● **Set exercise**
Your answer should consist only of the lines below from the one with "half = part_box(side_name" through the one with "return height", copied exactly.

┄┄┄┄┄┄┄┄┄┄┄┄┄┄┄┄┄┄┄┄

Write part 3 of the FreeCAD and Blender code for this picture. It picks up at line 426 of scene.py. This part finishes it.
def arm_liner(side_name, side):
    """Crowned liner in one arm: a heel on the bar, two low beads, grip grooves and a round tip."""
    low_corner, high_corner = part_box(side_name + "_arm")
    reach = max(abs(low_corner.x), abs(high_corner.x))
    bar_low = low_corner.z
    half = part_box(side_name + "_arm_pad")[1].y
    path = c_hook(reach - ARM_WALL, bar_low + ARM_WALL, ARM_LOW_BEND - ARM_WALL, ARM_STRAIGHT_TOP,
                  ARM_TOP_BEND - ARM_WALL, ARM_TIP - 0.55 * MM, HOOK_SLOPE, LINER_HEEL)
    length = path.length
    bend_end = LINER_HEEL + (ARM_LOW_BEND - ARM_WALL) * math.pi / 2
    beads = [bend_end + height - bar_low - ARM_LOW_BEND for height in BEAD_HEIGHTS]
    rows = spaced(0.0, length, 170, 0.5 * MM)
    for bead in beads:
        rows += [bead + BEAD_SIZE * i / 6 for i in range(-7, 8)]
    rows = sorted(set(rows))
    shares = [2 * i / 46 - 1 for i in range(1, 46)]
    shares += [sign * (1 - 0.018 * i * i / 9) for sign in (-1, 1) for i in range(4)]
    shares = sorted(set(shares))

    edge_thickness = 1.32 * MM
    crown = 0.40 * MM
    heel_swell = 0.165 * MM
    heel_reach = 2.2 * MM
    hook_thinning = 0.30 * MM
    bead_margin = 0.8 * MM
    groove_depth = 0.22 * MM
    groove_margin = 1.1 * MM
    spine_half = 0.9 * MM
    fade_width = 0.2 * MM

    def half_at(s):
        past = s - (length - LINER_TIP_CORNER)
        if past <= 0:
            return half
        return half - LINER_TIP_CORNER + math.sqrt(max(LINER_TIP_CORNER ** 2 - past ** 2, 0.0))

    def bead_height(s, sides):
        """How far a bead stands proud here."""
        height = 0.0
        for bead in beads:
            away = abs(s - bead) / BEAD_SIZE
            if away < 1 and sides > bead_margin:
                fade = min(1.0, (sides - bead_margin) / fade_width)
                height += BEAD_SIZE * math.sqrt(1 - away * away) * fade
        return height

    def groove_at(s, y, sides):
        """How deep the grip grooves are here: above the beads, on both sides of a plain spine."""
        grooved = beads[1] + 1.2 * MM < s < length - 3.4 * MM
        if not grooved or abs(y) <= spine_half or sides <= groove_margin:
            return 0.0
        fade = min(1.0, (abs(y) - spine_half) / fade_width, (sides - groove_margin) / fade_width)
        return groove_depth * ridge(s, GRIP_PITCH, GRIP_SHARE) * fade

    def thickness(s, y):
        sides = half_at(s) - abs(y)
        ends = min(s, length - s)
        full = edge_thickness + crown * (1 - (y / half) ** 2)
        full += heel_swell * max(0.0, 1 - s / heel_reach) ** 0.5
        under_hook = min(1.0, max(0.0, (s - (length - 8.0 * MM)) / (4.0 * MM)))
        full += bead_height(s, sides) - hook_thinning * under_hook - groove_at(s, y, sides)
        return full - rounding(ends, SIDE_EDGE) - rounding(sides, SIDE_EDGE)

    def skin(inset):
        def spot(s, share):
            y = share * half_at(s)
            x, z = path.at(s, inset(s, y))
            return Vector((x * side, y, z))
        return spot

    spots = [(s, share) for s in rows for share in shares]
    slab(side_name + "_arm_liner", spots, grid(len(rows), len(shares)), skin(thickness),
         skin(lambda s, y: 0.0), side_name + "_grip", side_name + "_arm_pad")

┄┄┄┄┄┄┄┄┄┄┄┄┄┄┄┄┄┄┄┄

● **Result for this exercise**
    half = part_box(side_name + "_arm_pad")[1].y
    path = c_hook(reach - ARM_WALL, bar_low + ARM_WALL, ARM_LOW_BEND - ARM_WALL, ARM_STRAIGHT_TOP,
                  ARM_TOP_BEND - ARM_WALL, ARM_TIP - 0.55 * MM, HOOK_SLOPE, LINER_HEEL)
    length = path.length
    bend_end = LINER_HEEL + (ARM_LOW_BEND - ARM_WALL) * math.pi / 2
    beads = [bend_end + height - bar_low - ARM_LOW_BEND for height in BEAD_HEIGHTS]
    rows = spaced(0.0, length, 170, 0.5 * MM)
    for bead in beads:
        rows += [bead + BEAD_SIZE * i / 6 for i in range(-7, 8)]
    rows = sorted(set(rows))
    shares = [2 * i / 46 - 1 for i in range(1, 46)]
    shares += [sign * (1 - 0.018 * i * i / 9) for sign in (-1, 1) for i in range(4)]
    shares = sorted(set(shares))

    edge_thickness = 1.32 * MM
    crown = 0.40 * MM
    heel_swell = 0.165 * MM
    heel_reach = 2.2 * MM
    hook_thinning = 0.30 * MM
    bead_margin = 0.8 * MM
    groove_depth = 0.22 * MM
    groove_margin = 1.1 * MM
    spine_half = 0.9 * MM
    fade_width = 0.2 * MM

    def half_at(s):
        past = s - (length - LINER_TIP_CORNER)
        if past <= 0:
            return half
        return half - LINER_TIP_CORNER + math.sqrt(max(LINER_TIP_CORNER ** 2 - past ** 2, 0.0))

    def bead_height(s, sides):
        """How far a bead stands proud here."""
        height = 0.0
        for bead in beads:
            away = abs(s - bead) / BEAD_SIZE
            if away < 1 and sides > bead_margin:
                fade = min(1.0, (sides - bead_margin) / fade_width)
                height += BEAD_SIZE * math.sqrt(1 - away * away) * fade
        return height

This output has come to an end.